Direction =>
Print the records below from the first line through the line containing "bent round it.", both included, word for word.

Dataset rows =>
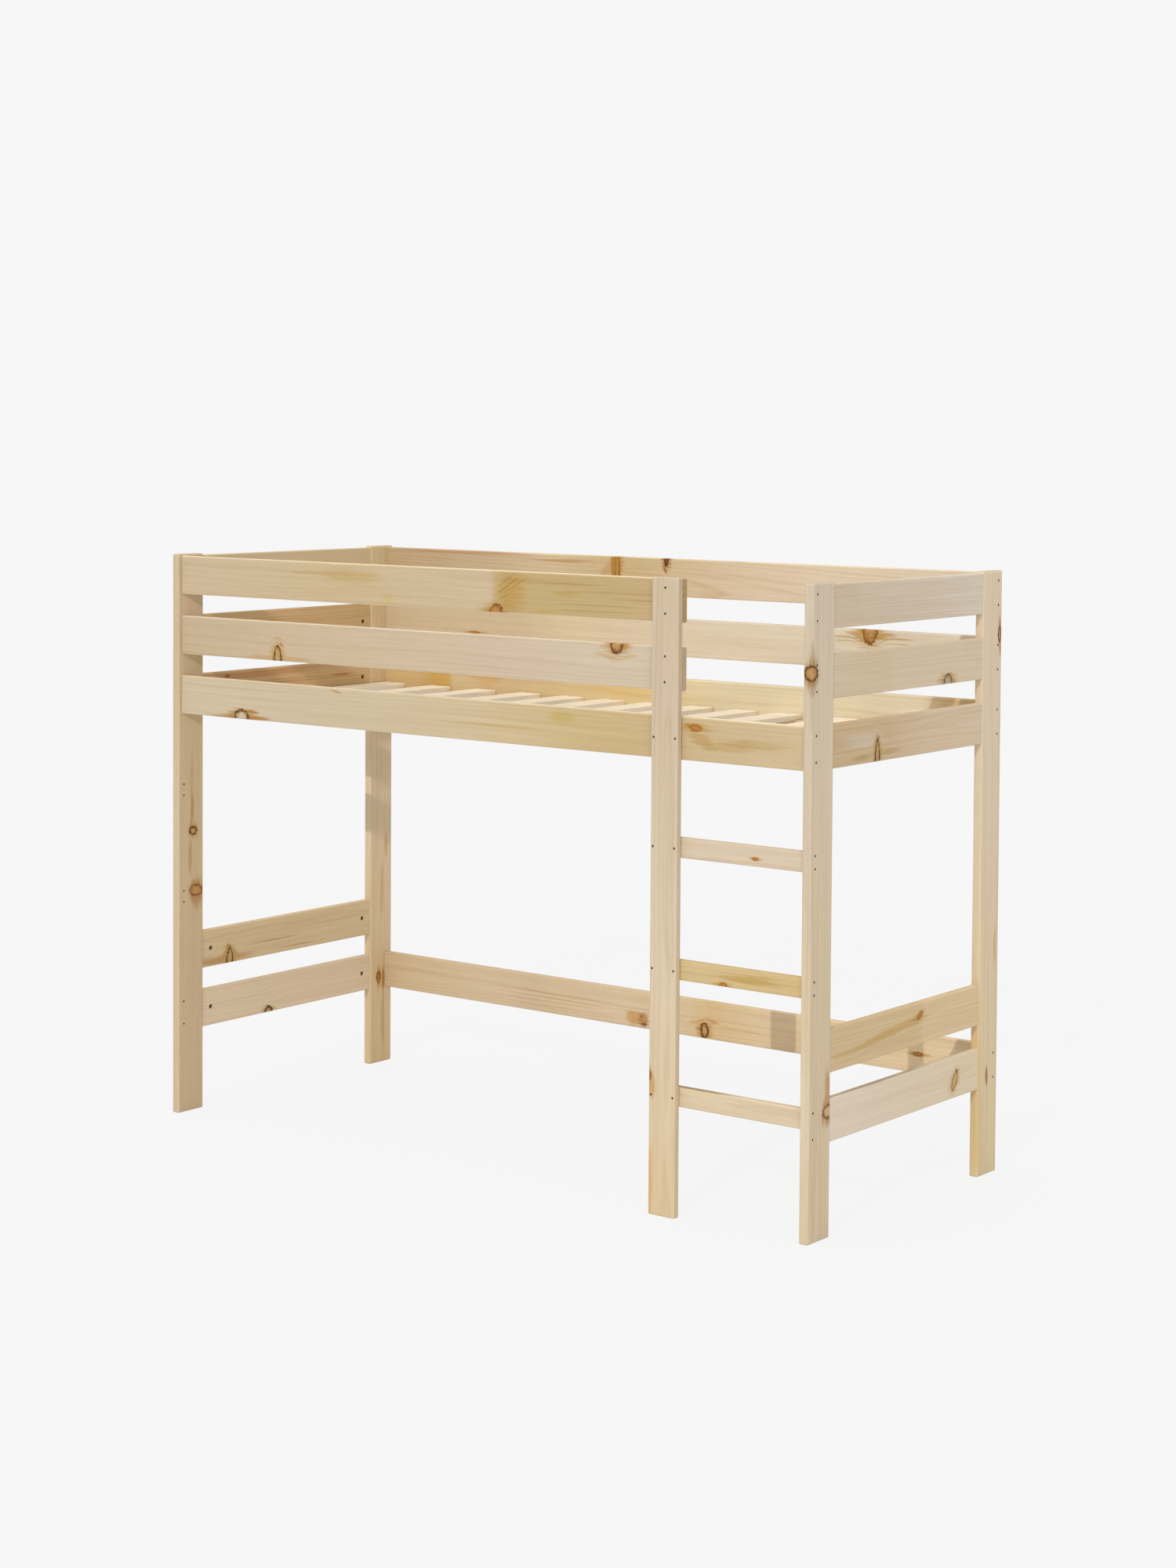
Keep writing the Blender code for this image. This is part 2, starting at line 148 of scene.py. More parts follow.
def make_knot_group():
    """One knot, a branch cut through: its reach, its resin and the grain bent round it.

    Place is the point in the board, along, across and deep. Bent is the same point
    after the knots so far have pushed the grain aside. Reach is 1 on the knot's edge.
    """
    tree, given, made = new_group(
        "pine_knot",
        {"Place": "Vector", "Bent": "Vector", "Centre": "Vector", "Half size": "Vector",
         "Slant": "Float", "Lean": "Float"},
        {"Bent": "Vector", "Reach": "Float", "Off rim": "Float", "Resin": "Float"},
    )
    flat = across_the_branch(tree, given)
    ratio = vectors(tree, "DIVIDE", flat, given["Half size"])
    reach = vectors(tree, "LENGTH", ratio)
    # The edge wanders by a millimetre or two, in bumps about 8 mm long
    bumps = noise(tree, given["Place"], 8 * MM, detail=2.0)[0]
    edge = fray(tree, reach, bumps, 0.6)
    # How far the point lies from the rim, in metres, so that bark is as thick all the way
    # round. The rim is a little inside the edge
    rim = 0.94
    stretch = maths(tree, "DIVIDE", vectors(tree, "LENGTH", flat), reach)
    off_rim = maths(tree, "MULTIPLY", maths(tree, "SUBTRACT", edge, rim), stretch)
    # Resin seeps out along the grain, to about 3 half lengths and 1.6 half widths from the
    # knot's centre, in wisps about 50 mm long and 4 mm wide
    resin_scale = (0.34, 0.62, 0.0)
    seep = vectors(tree, "LENGTH", vectors(tree, "MULTIPLY", ratio, resin_scale))
    wisps = noise(tree, given["Bent"], (50 * MM, 4 * MM, 4 * MM), detail=2.0)[0]
    resin = fit(tree, fray(tree, seep, wisps, 1.2), 1.0, 0.3, curve="SMOOTHSTEP")
    # The grain parts round the knot and closes again about 3.3 half lengths from its centre
    parting_scale = (0.30, 0.38, 0.0)
    most_push = 0.72
    parting = vectors(tree, "LENGTH", vectors(tree, "MULTIPLY", ratio, parting_scale))
    push = fit(tree, parting, 1.0, 0.0, high=most_push, curve="SMOOTHERSTEP")
    shove = vectors(tree, "SCALE", vectors(tree, "MULTIPLY", flat, (0, 1, 0)), push)
    bent = vectors(tree, "SUBTRACT", given["Bent"], shove)
    feed(tree, made, {"Bent": bent, "Reach": edge, "Off rim": off_rim, "Resin": resin})
    return tree


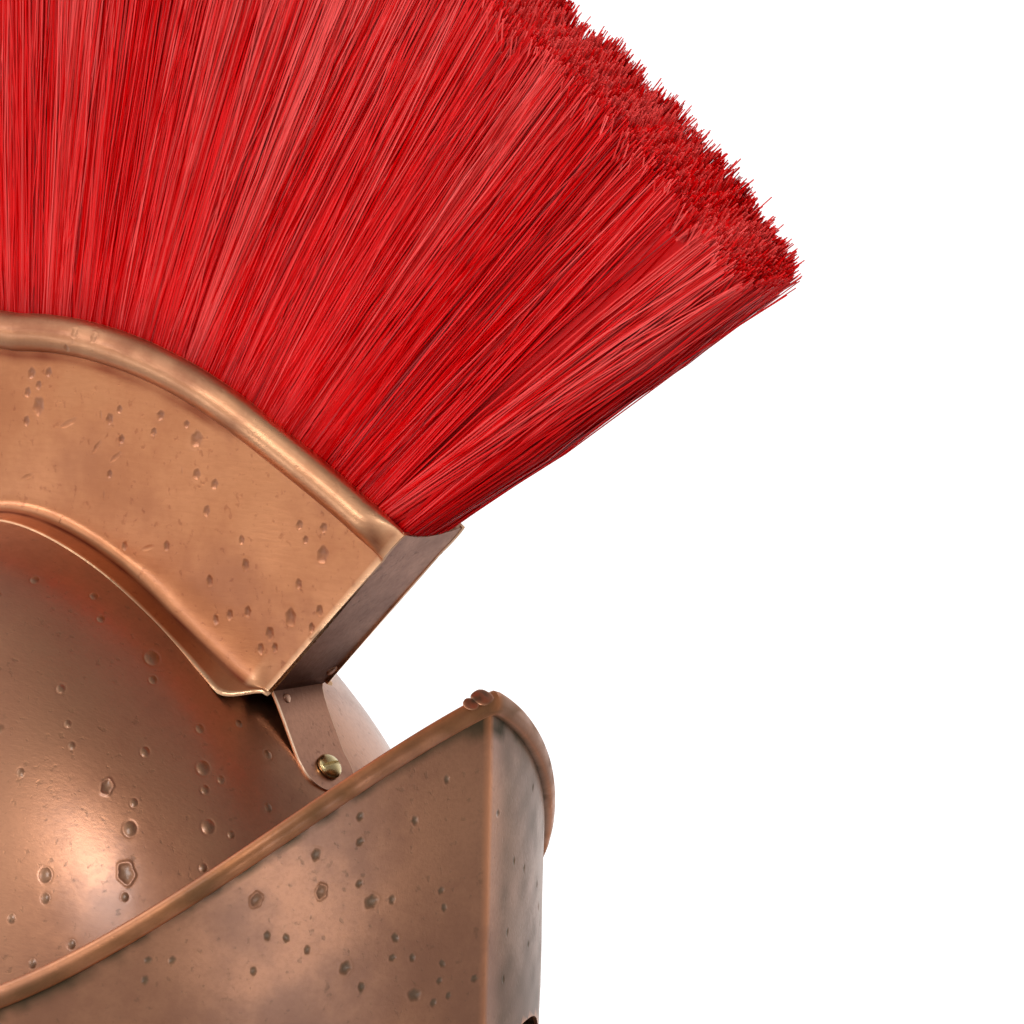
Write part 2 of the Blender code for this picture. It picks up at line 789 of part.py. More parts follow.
def build_helmet():
    """Make every piece of the helmet."""
    copper = material("antique_copper", COPPER_LIGHT)
    dark_copper = material("dark_copper", COPPER_DARK)
    brass = material("aged_brass", BRASS)
    bristle = material("red_bristle", BRISTLE_RED)
    skull = build_skull(dark_copper)
    guard = build_neck_guard(dark_copper)
    plate = build_face_plate(dark_copper)
    box = build_crest_box(copper)
    build_screw("crest_screw_front", 1, (box, skull), brass)
    build_screw("crest_screw_rear", -1, (box, skull), brass)
    build_rivets(skull, guard, plate, dark_copper)
    build_bristles(bristle)


clear_scene()
build_helmet()
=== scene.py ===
"""Looks of the crested helmet: fine sheet metal, copper patina, dents and loose bristles.

Shapes are worked out as (forward, left, up) in metres from the middle of the
dome at its widest level; row_points() turns them into the row frame, where the
face looks along -Y and +X is the wearer's left.
"""

from __future__ import annotations

import logging
import math
from dataclasses import dataclass, field
from enum import Enum

import bmesh
import bpy
import numpy as np
from mathutils import Matrix, Vector
from mathutils.bvhtree import BVHTree


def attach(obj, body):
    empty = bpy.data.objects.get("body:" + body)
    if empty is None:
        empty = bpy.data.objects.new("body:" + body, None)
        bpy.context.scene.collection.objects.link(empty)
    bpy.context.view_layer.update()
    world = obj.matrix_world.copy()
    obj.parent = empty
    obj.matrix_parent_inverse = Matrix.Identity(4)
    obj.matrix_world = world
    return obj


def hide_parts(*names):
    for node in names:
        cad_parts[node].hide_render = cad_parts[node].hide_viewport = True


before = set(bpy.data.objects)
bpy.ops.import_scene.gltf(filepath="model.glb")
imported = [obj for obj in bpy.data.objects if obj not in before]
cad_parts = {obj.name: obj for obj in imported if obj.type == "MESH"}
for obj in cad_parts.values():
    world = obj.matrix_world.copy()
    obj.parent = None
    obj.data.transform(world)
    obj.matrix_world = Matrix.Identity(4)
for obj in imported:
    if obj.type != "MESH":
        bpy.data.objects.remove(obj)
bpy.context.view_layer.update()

log = logging.getLogger("helmet")

BODY = "root"
BASE_DEPTH = 0.125
MM = 0.001


class Face(Enum):
    """Which side of the helmet a piece belongs to."""

    LEFT = 1
    RIGHT = -1


class DentKind(Enum):
    """How a mark in the metal is shaped."""

    PIT = "pit"
    RING = "ring"
    SCRATCH = "scratch"
    BLISTER = "blister"


@dataclass(frozen=True)
class Dent:
    """One mark, read from the photograph.

    x and y are its place in the 1024 by 1024 picture; radius and depth are real
    sizes in millimetres; stain is how dirty it is, 0 to 1; turn is the direction
    of a scratch in degrees.
    """

    x: float
    y: float
    radius: float
    depth: float
    stain: float = 0.4
    kind: DentKind = DentKind.PIT
    turn: float = 90.0


def row_points(points: np.ndarray) -> np.ndarray:
    """Turn (forward, left, up) points into the row frame.

    Args:
        points: array of shape (..., 3).

    Returns:
        Array of the same shape in row-frame metres.
    """
    forward, left, up = np.moveaxis(points, -1, 0)
    return np.stack([left, -forward, up + BASE_DEPTH], axis=-1)


def smooth_step(value: np.ndarray | float) -> np.ndarray | float:
    """0 below 0, 1 above 1, with a smooth rise between."""
    value = np.clip(value, 0.0, 1.0)
    return value * value * (3.0 - 2.0 * value)


def ripple(points: np.ndarray, wavelength: float, seed: int) -> np.ndarray:
    """Smooth unevenness of hand-worked sheet, about -1 to 1.

    Args:
        points: array of points in metres.
        wavelength: size of the swells in metres.
        seed: number that picks the pattern.

    Returns:
        One value for each point.
    """
    draw = np.random.default_rng(seed)
    total = np.zeros(points.shape[:-1])
    count = 9
    for _ in range(count):
        direction = draw.normal(size=3)
        direction /= np.linalg.norm(direction)
        pace = 2.0 * math.pi / (wavelength * draw.uniform(0.6, 1.7))
        total += np.sin(points @ direction * pace + draw.uniform(0.0, 2.0 * math.pi))
    return total / math.sqrt(count)


# Meshes


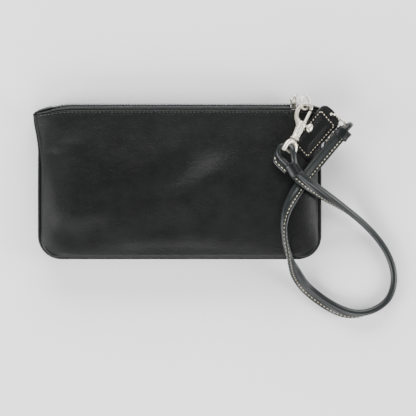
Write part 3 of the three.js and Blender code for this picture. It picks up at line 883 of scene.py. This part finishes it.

Solution to the problem =>
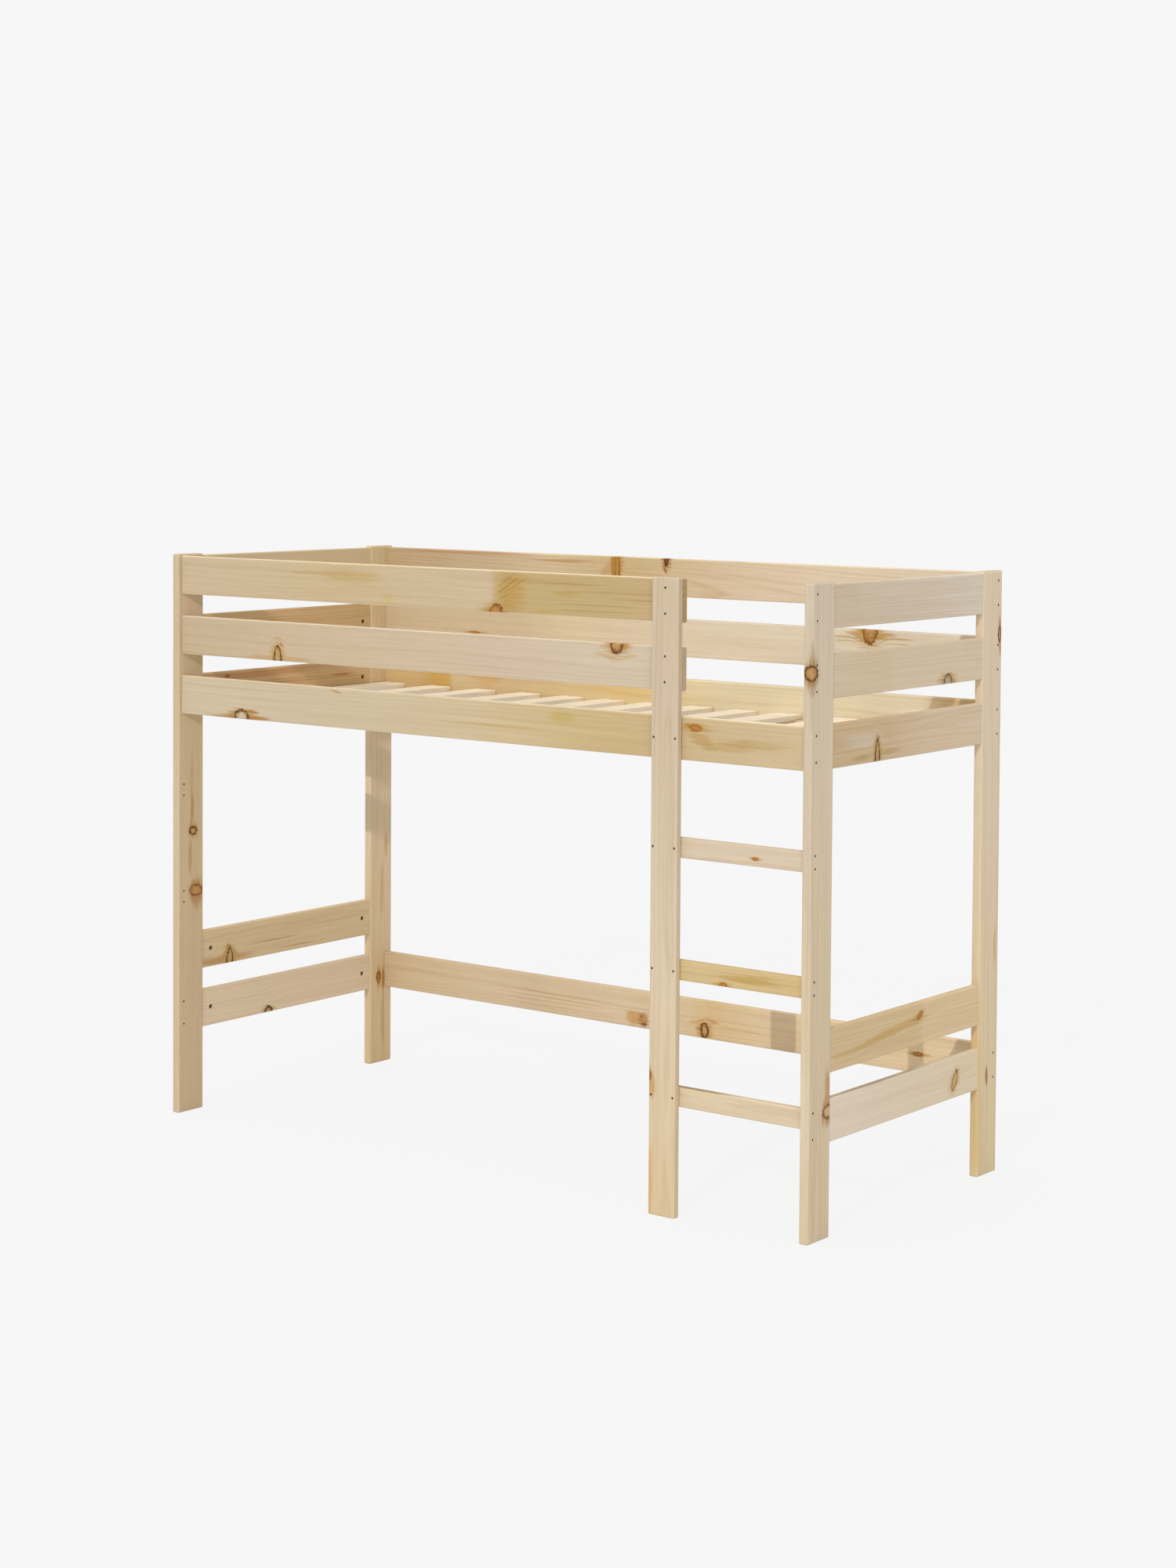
Keep writing the Blender code for this image. This is part 2, starting at line 148 of scene.py. More parts follow.
def make_knot_group():
    """One knot, a branch cut through: its reach, its resin and the grain bent round it.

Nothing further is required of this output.